--- BEGIN ---
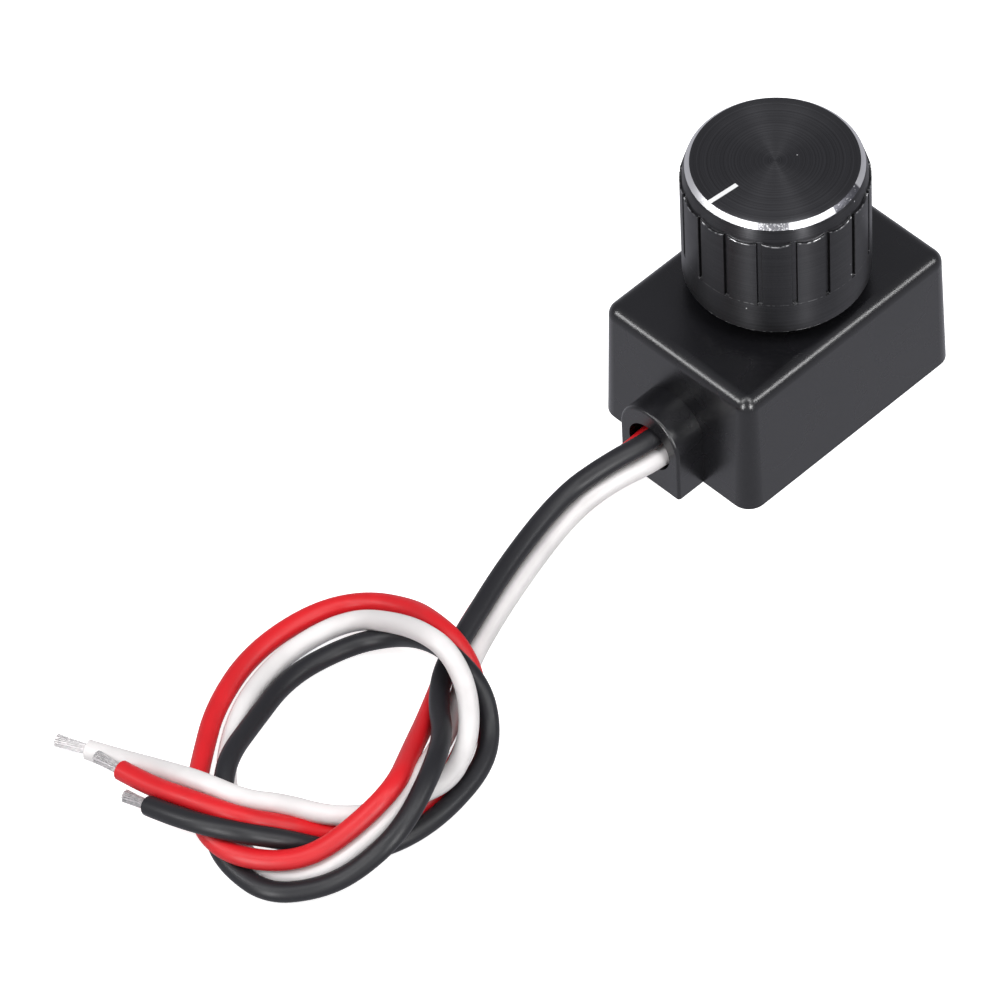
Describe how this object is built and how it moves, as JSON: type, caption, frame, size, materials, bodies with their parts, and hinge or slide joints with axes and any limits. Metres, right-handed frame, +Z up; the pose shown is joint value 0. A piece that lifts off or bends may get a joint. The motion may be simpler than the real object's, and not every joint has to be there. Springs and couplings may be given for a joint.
{
  "type": "rotary dimmer switch",
  "caption": "Small in-line box with a turning metal knob on top and loose silicone wires leaving one end, for dimming low-voltage light strips.",
  "frame": {"origin": "middle of the box's underside, on the face of the base cover", "axes": "+Z up along the knob's axis, X along the box's long side with the cable boss and the wires towards -X, Y across the box"},
  "size_m": [0.1103, 0.0403, 0.036],
  "materials": {
    "box_plastic": "moulded, semi-gloss black",
    "cover_plastic": "moulded, satin black",
    "knob_metal": "turned and anodised black, rim and pointer cut bright",
    "core_plastic": "moulded, matt",
    "shaft_metal": "turned, bare",
    "collar_metal": "nickel plated",
    "sheet_steel": "zinc plated",
    "pot_plastic": "moulded, matt",
    "track_board": "laminate with a dark printed track",
    "spring_brass": "rolled spring sheet",
    "board_laminate": "green lacquered laminate",
    "capacitor_can": "dark shrink sleeve on a can",
    "chip_resin": "moulded resin",
    "chip_ceramic": "sintered, matt",
    "tinned_metal": "tinned copper strands",
    "solder": "bright solder",
    "silicone_black": "silicone, soft sheen",
    "silicone_white": "silicone, soft sheen",
    "silicone_red": "silicone, soft sheen"
  },
  "bodies": {
    "box": {"housing": "box_plastic", "base_cover": "cover_plastic", "pot_collar": "collar_metal", "collar_washer": "sheet_steel", "collar_nut": "collar_metal", "pot_cover": "sheet_steel", "pot_case": "pot_plastic", "pot_track": "track_board", "pot_terminals": "tinned_metal", "circuit_board": "board_laminate", "electrolytic_capacitor": "capacitor_can", "mosfet": "chip_resin", "timer_chip": "chip_resin", "flyback_diode": "chip_resin", "chip_resistors": "chip_resin", "chip_capacitors": "chip_ceramic", "wire_tails": "tinned_metal", "solder_joints": "solder", "wire_black": "silicone_black", "wire_white": "silicone_white", "wire_red": "silicone_red", "wire_end_black": "tinned_metal", "wire_end_white": "tinned_metal", "wire_end_red": "tinned_metal"},
    "knob": {"knob_shell": "knob_metal", "knob_insert": "core_plastic", "pot_shaft": "shaft_metal", "shaft_ring": "sheet_steel", "pot_rotor": "pot_plastic", "pot_wiper": "spring_brass"}
  },
  "joints": [
    {"name": "knob_turn", "type": "hinge", "parent": "box", "child": "knob", "pos_m": [0.0003, 0, 0.0171], "axis": [0, 0, 1], "range_deg": [-150, 150]}
  ]
}
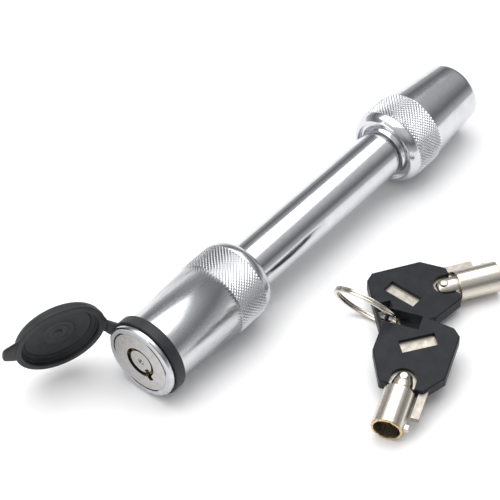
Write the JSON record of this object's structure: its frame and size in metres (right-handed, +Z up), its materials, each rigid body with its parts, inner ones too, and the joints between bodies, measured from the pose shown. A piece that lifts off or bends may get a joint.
--- END ---
**Written instruction**
Write out all of the records once more, exactly.

**Reply to the task**
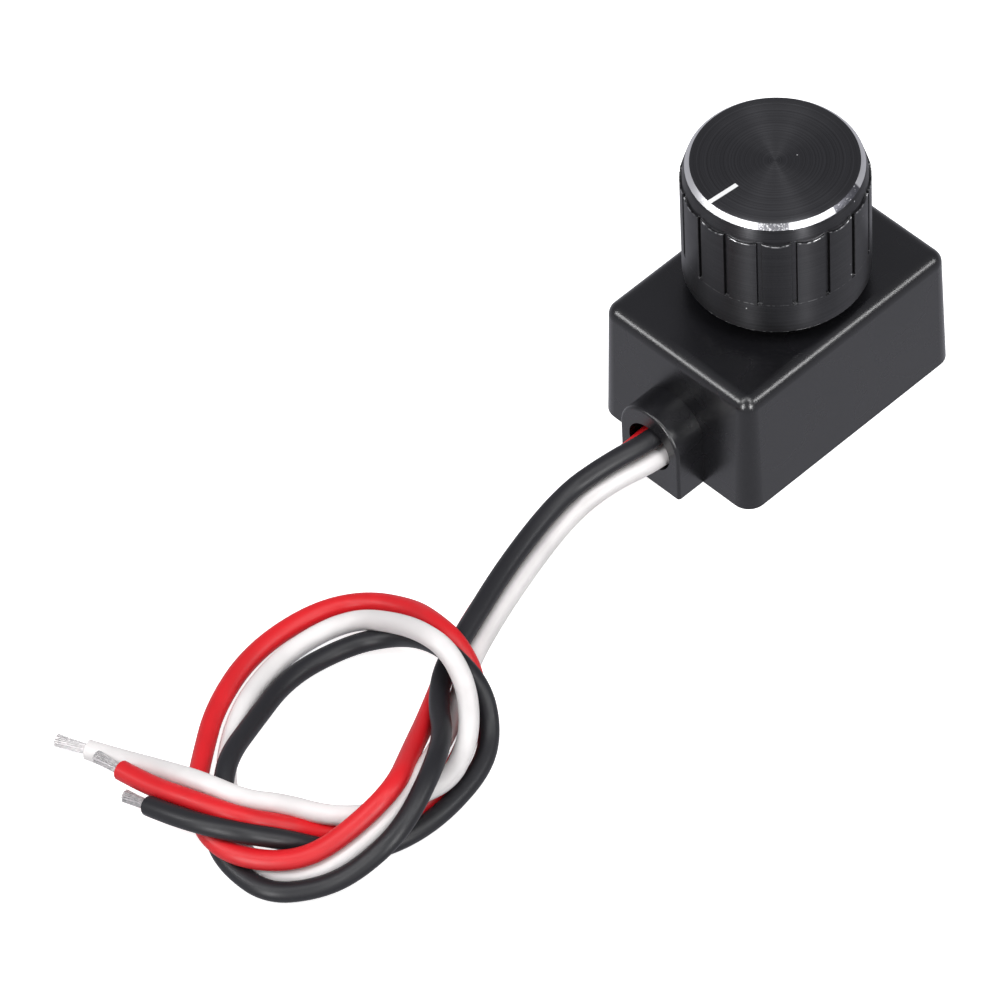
Describe how this object is built and how it moves, as JSON: type, caption, frame, size, materials, bodies with their parts, and hinge or slide joints with axes and any limits. Metres, right-handed frame, +Z up; the pose shown is joint value 0. A piece that lifts off or bends may get a joint. The motion may be simpler than the real object's, and not every joint has to be there. Springs and couplings may be given for a joint.
{
  "type": "rotary dimmer switch",
  "caption": "Small in-line box with a turning metal knob on top and loose silicone wires leaving one end, for dimming low-voltage light strips.",
  "frame": {"origin": "middle of the box's underside, on the face of the base cover", "axes": "+Z up along the knob's axis, X along the box's long side with the cable boss and the wires towards -X, Y across the box"},
  "size_m": [0.1103, 0.0403, 0.036],
  "materials": {
    "box_plastic": "moulded, semi-gloss black",
    "cover_plastic": "moulded, satin black",
    "knob_metal": "turned and anodised black, rim and pointer cut bright",
    "core_plastic": "moulded, matt",
    "shaft_metal": "turned, bare",
    "collar_metal": "nickel plated",
    "sheet_steel": "zinc plated",
    "pot_plastic": "moulded, matt",
    "track_board": "laminate with a dark printed track",
    "spring_brass": "rolled spring sheet",
    "board_laminate": "green lacquered laminate",
    "capacitor_can": "dark shrink sleeve on a can",
    "chip_resin": "moulded resin",
    "chip_ceramic": "sintered, matt",
    "tinned_metal": "tinned copper strands",
    "solder": "bright solder",
    "silicone_black": "silicone, soft sheen",
    "silicone_white": "silicone, soft sheen",
    "silicone_red": "silicone, soft sheen"
  },
  "bodies": {
    "box": {"housing": "box_plastic", "base_cover": "cover_plastic", "pot_collar": "collar_metal", "collar_washer": "sheet_steel", "collar_nut": "collar_metal", "pot_cover": "sheet_steel", "pot_case": "pot_plastic", "pot_track": "track_board", "pot_terminals": "tinned_metal", "circuit_board": "board_laminate", "electrolytic_capacitor": "capacitor_can", "mosfet": "chip_resin", "timer_chip": "chip_resin", "flyback_diode": "chip_resin", "chip_resistors": "chip_resin", "chip_capacitors": "chip_ceramic", "wire_tails": "tinned_metal", "solder_joints": "solder", "wire_black": "silicone_black", "wire_white": "silicone_white", "wire_red": "silicone_red", "wire_end_black": "tinned_metal", "wire_end_white": "tinned_metal", "wire_end_red": "tinned_metal"},
    "knob": {"knob_shell": "knob_metal", "knob_insert": "core_plastic", "pot_shaft": "shaft_metal", "shaft_ring": "sheet_steel", "pot_rotor": "pot_plastic", "pot_wiper": "spring_brass"}
  },
  "joints": [
    {"name": "knob_turn", "type": "hinge", "parent": "box", "child": "knob", "pos_m": [0.0003, 0, 0.0171], "axis": [0, 0, 1], "range_deg": [-150, 150]}
  ]
}
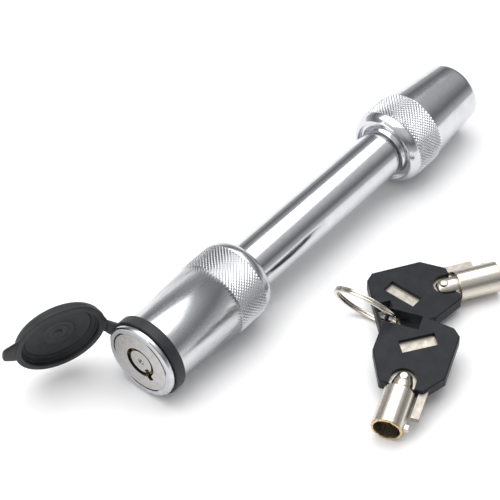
Write the JSON record of this object's structure: its frame and size in metres (right-handed, +Z up), its materials, each rigid body with its parts, inner ones too, and the joints between bodies, measured from the pose shown. A piece that lifts off or bends may get a joint.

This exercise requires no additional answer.